+++ INFORMATION SHOWN

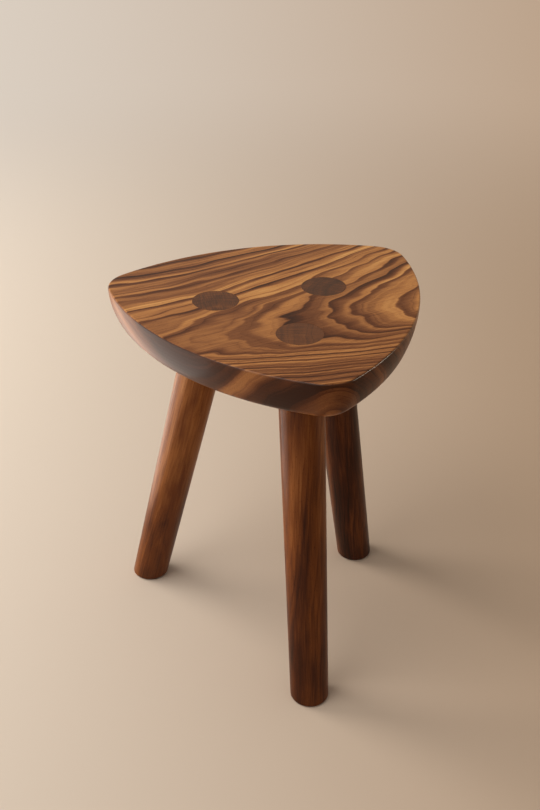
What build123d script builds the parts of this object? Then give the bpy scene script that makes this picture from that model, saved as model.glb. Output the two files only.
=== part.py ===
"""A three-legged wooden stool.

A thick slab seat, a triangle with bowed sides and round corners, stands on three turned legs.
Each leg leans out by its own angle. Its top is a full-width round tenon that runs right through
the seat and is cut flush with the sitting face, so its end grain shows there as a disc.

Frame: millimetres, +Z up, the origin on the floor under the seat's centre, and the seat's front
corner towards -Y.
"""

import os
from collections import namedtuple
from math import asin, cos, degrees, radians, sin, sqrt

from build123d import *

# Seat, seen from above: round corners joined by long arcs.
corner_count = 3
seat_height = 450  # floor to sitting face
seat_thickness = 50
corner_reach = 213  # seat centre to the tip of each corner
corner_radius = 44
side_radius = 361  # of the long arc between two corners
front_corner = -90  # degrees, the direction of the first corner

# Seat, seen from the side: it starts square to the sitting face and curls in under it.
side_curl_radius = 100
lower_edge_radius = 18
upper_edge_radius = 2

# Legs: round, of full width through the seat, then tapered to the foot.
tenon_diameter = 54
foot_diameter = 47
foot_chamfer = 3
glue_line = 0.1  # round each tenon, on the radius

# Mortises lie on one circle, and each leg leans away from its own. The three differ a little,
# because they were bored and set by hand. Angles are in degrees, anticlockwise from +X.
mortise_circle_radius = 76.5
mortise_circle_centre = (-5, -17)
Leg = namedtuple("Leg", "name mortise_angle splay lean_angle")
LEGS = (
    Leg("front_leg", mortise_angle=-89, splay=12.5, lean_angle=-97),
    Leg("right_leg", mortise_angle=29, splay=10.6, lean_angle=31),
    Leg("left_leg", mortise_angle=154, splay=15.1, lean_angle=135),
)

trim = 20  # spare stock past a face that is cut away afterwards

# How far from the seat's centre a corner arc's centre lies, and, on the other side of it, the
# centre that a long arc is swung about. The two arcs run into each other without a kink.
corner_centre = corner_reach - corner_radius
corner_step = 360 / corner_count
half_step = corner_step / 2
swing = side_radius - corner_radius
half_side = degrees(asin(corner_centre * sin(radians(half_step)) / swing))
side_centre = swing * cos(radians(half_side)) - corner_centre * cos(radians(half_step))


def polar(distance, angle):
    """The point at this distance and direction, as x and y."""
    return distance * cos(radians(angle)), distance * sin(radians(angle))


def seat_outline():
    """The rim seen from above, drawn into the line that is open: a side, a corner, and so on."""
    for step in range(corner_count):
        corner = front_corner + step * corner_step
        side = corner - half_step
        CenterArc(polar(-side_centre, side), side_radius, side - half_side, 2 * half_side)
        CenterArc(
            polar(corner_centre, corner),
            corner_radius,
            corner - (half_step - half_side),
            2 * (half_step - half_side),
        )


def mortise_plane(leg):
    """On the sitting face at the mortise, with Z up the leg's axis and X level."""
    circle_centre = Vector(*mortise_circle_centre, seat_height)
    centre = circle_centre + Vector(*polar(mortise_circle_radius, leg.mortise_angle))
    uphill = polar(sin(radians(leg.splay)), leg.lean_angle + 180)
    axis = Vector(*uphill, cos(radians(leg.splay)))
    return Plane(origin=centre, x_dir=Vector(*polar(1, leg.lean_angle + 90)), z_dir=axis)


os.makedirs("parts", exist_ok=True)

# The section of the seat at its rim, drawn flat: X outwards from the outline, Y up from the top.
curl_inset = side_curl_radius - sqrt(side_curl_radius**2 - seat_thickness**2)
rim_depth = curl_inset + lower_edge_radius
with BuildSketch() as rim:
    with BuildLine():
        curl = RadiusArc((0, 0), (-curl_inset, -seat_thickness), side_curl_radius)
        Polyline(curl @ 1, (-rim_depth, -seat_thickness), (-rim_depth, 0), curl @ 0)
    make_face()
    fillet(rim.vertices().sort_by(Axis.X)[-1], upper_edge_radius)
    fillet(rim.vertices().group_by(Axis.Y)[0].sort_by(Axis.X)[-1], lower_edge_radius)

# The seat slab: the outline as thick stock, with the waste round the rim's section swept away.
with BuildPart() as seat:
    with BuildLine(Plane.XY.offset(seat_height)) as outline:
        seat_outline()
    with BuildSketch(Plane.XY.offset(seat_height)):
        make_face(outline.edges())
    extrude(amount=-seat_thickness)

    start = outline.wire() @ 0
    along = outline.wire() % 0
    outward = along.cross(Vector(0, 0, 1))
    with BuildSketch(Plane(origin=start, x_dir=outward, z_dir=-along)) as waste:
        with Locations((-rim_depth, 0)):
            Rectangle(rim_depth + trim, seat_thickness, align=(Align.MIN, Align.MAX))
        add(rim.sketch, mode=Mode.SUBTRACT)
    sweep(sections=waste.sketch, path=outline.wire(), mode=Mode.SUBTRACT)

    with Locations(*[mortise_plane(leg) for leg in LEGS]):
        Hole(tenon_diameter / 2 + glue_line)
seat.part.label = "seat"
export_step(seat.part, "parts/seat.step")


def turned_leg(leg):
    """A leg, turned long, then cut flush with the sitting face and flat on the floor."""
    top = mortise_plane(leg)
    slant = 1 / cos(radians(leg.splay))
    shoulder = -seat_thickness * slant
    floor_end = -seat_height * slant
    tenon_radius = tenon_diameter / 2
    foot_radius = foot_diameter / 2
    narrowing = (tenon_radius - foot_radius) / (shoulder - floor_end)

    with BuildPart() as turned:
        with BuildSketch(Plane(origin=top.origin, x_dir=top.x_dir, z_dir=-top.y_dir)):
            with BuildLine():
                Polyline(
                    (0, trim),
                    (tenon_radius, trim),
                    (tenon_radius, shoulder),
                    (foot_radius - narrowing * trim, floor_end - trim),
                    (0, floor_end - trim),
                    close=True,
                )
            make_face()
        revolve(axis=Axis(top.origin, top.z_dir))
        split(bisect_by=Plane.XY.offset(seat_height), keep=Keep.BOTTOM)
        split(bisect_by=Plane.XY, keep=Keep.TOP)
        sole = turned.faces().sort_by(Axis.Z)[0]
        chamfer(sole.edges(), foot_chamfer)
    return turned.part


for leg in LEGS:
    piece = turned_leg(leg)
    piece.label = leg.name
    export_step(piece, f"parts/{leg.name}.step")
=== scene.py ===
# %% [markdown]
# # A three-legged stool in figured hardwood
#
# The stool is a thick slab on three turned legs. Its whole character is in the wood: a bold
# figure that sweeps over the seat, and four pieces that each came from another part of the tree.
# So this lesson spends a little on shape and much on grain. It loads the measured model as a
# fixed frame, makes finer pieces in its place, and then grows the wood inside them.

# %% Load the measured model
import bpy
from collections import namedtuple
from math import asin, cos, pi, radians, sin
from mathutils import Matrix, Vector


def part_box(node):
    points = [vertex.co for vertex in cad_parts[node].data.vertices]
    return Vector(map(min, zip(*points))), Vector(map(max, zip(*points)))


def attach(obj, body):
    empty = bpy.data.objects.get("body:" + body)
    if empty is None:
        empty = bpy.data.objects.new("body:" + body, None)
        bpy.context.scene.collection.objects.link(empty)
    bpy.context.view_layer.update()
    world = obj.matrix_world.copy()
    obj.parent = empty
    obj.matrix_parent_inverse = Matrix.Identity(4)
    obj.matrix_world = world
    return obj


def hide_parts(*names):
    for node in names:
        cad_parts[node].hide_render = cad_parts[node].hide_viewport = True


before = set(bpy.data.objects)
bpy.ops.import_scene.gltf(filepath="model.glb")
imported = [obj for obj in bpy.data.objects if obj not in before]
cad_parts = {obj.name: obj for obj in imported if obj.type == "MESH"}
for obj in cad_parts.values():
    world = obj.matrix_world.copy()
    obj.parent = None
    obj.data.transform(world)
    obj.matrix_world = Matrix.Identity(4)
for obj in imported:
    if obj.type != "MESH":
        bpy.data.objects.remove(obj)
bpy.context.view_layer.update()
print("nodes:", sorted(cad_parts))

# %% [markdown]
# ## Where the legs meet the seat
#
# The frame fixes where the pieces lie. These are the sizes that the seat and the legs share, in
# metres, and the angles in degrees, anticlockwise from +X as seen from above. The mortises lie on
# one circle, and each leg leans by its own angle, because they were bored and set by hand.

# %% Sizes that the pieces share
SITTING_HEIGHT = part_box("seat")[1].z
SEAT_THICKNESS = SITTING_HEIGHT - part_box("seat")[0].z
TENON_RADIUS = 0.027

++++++

# [WHAT TO DO]
The lines to return run from the one containing "split(bisect_by=Plane.XY, keep=Keep.TOP)" down to the one containing "for node in"; give them exactly, both included, and no others.

# [COMPLETE ANSWER]
        split(bisect_by=Plane.XY, keep=Keep.TOP)
        sole = turned.faces().sort_by(Axis.Z)[0]
        chamfer(sole.edges(), foot_chamfer)
    return turned.part


for leg in LEGS:
    piece = turned_leg(leg)
    piece.label = leg.name
    export_step(piece, f"parts/{leg.name}.step")
=== scene.py ===
# %% [markdown]
# # A three-legged stool in figured hardwood
#
# The stool is a thick slab on three turned legs. Its whole character is in the wood: a bold
# figure that sweeps over the seat, and four pieces that each came from another part of the tree.
# So this lesson spends a little on shape and much on grain. It loads the measured model as a
# fixed frame, makes finer pieces in its place, and then grows the wood inside them.

# %% Load the measured model
import bpy
from collections import namedtuple
from math import asin, cos, pi, radians, sin
from mathutils import Matrix, Vector


def part_box(node):
    points = [vertex.co for vertex in cad_parts[node].data.vertices]
    return Vector(map(min, zip(*points))), Vector(map(max, zip(*points)))


def attach(obj, body):
    empty = bpy.data.objects.get("body:" + body)
    if empty is None:
        empty = bpy.data.objects.new("body:" + body, None)
        bpy.context.scene.collection.objects.link(empty)
    bpy.context.view_layer.update()
    world = obj.matrix_world.copy()
    obj.parent = empty
    obj.matrix_parent_inverse = Matrix.Identity(4)
    obj.matrix_world = world
    return obj


def hide_parts(*names):
    for node in names:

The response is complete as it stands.